--- Start of THE RECORDS ---

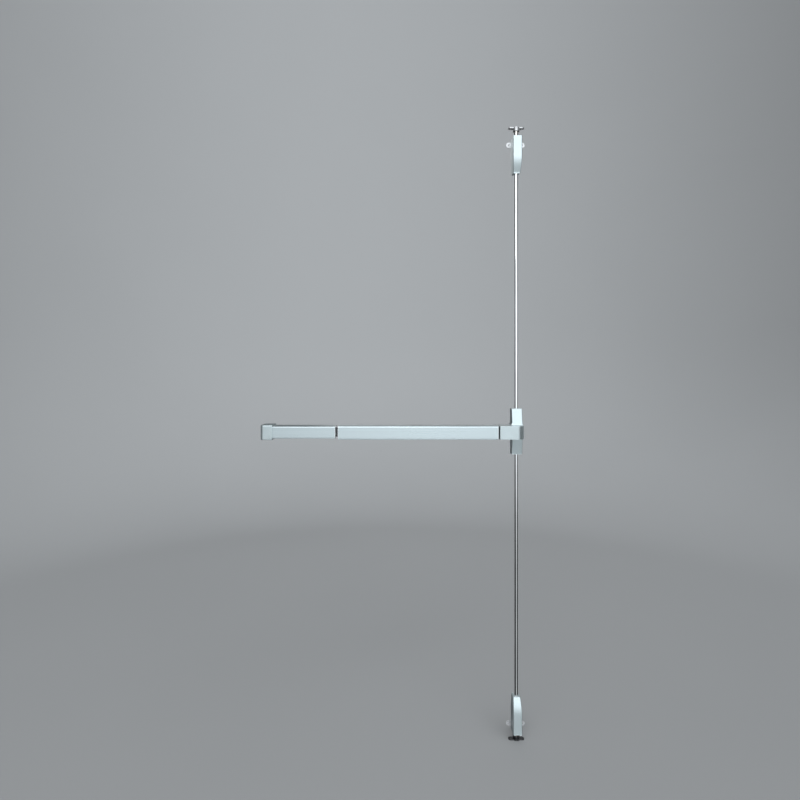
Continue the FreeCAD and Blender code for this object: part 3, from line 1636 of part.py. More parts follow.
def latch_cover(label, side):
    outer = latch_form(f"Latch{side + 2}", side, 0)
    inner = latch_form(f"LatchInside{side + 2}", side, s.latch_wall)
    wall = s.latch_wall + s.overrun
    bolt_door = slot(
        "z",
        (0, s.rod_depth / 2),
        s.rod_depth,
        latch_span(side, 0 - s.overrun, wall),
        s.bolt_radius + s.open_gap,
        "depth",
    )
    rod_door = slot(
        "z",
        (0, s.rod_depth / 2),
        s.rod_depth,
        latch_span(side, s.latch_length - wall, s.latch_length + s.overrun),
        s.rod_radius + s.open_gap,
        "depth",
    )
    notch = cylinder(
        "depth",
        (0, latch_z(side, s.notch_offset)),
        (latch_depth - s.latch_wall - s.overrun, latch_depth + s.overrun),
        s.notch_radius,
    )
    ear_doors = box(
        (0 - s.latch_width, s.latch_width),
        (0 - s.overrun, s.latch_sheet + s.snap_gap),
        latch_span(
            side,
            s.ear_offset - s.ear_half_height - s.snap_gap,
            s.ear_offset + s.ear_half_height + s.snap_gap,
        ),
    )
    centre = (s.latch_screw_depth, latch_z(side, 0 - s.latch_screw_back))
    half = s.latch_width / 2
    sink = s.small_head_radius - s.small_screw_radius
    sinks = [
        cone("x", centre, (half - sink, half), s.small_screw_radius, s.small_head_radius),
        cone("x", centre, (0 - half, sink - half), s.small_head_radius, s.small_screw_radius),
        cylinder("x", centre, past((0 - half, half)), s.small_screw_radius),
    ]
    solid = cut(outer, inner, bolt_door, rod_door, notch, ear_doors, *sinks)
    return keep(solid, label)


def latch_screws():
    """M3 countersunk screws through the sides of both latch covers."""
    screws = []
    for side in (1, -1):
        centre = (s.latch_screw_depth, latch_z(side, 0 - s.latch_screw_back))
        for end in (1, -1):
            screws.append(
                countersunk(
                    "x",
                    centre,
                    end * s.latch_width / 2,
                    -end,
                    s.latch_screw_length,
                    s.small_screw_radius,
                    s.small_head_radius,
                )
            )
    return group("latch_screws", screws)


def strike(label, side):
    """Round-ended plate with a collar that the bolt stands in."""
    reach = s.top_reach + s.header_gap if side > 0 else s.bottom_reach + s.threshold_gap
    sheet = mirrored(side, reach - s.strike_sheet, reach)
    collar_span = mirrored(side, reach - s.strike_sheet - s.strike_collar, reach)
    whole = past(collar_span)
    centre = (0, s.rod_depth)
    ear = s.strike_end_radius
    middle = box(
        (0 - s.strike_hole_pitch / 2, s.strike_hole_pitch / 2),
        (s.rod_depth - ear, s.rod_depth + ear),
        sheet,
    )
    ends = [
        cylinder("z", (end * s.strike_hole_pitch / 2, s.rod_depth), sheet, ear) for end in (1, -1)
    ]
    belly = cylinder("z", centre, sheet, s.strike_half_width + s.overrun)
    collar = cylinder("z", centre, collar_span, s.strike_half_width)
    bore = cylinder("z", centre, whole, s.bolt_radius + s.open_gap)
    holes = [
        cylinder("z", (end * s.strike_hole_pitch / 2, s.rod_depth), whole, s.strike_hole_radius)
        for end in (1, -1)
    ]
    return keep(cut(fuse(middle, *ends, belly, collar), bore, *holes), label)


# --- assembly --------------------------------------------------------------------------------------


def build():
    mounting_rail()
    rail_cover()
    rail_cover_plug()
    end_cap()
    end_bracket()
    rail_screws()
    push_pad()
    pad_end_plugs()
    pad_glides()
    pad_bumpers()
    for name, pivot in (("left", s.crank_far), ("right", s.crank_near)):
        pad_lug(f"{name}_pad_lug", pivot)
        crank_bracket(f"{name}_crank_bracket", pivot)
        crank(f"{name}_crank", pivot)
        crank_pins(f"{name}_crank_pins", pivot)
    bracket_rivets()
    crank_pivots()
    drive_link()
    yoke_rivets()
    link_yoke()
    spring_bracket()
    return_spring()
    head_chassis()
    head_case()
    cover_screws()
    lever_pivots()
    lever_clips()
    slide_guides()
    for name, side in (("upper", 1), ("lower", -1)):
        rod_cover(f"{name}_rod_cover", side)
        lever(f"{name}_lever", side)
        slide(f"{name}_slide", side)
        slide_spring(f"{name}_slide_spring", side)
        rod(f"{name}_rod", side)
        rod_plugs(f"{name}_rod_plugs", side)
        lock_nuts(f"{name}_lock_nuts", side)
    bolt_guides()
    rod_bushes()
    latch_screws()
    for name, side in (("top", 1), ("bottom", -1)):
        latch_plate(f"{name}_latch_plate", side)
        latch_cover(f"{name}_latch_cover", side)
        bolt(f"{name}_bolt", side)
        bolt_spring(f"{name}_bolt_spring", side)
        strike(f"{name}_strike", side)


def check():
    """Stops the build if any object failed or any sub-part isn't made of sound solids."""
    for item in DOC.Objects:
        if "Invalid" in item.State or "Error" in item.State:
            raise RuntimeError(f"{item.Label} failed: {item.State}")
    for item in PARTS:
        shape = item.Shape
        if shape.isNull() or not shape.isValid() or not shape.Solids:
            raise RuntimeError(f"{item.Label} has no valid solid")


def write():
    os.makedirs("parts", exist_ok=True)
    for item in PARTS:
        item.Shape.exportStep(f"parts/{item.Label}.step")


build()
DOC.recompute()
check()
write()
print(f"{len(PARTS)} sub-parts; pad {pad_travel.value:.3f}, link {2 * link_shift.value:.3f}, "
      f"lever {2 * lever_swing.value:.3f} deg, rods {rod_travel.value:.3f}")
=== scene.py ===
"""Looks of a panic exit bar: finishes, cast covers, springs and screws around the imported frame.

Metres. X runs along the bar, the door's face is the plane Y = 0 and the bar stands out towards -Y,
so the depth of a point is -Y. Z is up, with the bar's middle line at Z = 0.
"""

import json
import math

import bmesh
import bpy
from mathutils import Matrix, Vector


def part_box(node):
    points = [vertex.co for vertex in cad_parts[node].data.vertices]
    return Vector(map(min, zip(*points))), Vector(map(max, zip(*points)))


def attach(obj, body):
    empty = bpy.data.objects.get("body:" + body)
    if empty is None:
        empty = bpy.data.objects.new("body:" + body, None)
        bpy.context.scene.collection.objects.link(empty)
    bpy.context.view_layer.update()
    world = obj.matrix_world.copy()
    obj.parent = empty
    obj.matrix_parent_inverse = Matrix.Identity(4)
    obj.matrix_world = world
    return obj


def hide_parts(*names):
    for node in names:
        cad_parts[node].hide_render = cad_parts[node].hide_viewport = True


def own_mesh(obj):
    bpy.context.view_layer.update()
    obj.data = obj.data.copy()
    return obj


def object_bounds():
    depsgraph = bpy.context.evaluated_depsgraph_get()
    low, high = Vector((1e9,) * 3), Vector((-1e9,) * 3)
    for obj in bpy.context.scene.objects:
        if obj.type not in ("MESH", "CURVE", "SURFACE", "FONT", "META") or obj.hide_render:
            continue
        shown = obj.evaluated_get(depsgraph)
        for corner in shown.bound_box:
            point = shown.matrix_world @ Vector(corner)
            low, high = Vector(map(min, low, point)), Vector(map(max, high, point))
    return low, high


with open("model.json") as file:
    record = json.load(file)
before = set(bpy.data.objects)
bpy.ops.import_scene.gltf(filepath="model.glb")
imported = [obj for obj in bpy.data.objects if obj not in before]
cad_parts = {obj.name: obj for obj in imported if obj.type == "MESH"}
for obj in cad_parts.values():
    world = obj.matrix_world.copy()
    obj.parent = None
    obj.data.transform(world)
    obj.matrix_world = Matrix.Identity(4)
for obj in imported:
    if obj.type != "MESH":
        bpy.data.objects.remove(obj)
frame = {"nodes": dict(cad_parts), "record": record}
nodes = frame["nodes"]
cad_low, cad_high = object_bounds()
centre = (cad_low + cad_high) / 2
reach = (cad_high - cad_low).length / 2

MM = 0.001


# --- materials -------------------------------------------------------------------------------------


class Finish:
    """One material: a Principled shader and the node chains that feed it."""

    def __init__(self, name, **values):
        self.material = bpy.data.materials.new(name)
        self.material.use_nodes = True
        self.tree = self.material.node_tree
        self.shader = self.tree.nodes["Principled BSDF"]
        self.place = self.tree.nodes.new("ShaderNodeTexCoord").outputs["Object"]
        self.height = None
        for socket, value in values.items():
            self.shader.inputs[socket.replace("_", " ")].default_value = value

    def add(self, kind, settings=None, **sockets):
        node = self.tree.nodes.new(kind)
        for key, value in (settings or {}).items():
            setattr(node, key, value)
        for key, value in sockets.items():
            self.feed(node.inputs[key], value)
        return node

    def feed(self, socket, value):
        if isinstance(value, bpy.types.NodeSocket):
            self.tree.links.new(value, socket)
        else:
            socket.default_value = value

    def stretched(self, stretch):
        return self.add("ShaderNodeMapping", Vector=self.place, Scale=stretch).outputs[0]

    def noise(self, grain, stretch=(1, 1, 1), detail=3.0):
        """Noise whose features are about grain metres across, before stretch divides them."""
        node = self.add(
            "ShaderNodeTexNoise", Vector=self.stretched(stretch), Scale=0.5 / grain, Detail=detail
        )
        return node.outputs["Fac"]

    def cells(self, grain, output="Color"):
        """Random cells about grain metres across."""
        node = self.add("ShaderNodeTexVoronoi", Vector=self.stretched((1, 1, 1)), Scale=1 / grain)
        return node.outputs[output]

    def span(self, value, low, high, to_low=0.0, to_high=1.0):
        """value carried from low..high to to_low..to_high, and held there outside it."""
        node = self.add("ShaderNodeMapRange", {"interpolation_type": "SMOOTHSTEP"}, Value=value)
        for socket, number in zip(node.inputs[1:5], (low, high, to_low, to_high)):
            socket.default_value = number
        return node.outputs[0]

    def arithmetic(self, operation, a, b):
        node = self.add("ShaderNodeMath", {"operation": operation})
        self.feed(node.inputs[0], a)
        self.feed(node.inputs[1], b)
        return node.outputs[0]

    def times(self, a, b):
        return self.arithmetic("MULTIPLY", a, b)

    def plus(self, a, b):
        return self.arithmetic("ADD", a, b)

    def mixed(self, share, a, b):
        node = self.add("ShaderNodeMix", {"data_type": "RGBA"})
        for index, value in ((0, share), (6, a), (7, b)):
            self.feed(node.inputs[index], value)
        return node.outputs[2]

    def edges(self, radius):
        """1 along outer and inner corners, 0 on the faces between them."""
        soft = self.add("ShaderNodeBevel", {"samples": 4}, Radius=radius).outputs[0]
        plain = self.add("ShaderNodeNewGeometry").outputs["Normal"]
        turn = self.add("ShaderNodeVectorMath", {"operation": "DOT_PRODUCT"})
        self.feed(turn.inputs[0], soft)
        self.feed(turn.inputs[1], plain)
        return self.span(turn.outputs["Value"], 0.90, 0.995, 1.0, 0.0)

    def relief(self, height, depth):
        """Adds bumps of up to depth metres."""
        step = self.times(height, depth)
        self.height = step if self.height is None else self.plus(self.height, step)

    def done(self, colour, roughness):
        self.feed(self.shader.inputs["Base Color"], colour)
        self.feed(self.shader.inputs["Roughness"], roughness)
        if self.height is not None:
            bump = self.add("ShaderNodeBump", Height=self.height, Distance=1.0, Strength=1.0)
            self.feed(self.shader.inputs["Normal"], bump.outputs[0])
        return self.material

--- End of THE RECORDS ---
--- Start of THE RECORDS ---

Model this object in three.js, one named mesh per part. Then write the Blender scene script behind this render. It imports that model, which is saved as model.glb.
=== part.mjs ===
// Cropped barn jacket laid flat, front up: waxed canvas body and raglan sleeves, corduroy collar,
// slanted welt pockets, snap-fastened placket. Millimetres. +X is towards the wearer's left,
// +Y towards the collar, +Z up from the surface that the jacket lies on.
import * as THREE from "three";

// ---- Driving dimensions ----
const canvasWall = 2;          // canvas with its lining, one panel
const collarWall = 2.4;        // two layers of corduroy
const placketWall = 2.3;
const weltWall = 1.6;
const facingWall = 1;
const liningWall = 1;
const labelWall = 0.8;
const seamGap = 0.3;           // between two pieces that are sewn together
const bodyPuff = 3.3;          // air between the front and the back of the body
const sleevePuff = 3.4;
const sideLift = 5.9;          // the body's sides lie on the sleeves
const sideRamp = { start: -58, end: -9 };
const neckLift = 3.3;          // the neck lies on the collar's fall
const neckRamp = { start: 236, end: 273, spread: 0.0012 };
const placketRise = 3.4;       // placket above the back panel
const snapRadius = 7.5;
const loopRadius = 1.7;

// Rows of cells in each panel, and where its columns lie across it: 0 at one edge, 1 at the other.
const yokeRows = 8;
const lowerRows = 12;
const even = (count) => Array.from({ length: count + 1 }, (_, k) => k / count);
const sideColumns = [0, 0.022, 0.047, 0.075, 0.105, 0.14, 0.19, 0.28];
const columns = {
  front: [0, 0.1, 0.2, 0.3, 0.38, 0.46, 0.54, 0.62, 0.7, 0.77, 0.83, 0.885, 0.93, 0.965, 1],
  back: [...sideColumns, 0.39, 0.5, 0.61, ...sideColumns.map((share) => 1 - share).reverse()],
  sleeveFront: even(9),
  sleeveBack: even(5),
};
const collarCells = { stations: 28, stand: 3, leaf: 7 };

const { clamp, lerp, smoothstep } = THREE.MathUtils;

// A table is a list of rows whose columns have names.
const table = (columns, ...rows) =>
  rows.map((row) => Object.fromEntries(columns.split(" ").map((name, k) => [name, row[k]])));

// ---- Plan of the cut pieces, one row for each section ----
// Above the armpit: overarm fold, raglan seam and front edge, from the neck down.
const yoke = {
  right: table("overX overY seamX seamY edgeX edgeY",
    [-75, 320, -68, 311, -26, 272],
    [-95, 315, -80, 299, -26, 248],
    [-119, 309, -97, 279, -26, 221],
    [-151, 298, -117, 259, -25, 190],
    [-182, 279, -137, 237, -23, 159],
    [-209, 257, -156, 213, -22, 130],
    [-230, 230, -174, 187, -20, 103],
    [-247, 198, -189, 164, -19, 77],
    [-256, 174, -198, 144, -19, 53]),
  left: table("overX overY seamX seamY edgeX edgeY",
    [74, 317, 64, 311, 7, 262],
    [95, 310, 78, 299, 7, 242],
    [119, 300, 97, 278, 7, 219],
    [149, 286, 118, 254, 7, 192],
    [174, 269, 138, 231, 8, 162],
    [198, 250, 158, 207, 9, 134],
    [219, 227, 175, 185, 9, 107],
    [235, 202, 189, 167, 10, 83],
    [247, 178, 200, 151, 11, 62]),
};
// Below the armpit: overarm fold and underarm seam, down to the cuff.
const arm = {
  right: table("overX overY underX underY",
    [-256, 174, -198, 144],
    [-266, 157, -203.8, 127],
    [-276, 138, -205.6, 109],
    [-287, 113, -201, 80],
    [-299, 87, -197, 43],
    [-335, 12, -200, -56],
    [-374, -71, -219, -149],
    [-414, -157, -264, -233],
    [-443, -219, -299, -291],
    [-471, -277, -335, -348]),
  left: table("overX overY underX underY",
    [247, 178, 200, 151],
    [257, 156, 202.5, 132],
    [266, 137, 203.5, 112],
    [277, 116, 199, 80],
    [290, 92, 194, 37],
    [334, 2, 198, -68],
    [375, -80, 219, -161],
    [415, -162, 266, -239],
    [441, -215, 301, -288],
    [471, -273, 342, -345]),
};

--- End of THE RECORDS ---

# TASK REQUIREMENTS
Locate all lines in the listing above with the word "Blender". Copy them.

# FULL SOLUTION
Continue the FreeCAD and Blender code for this object: part 3, from line 1636 of part.py. More parts follow.
Model this object in three.js, one named mesh per part. Then write the Blender scene script behind this render. It imports that model, which is saved as model.glb.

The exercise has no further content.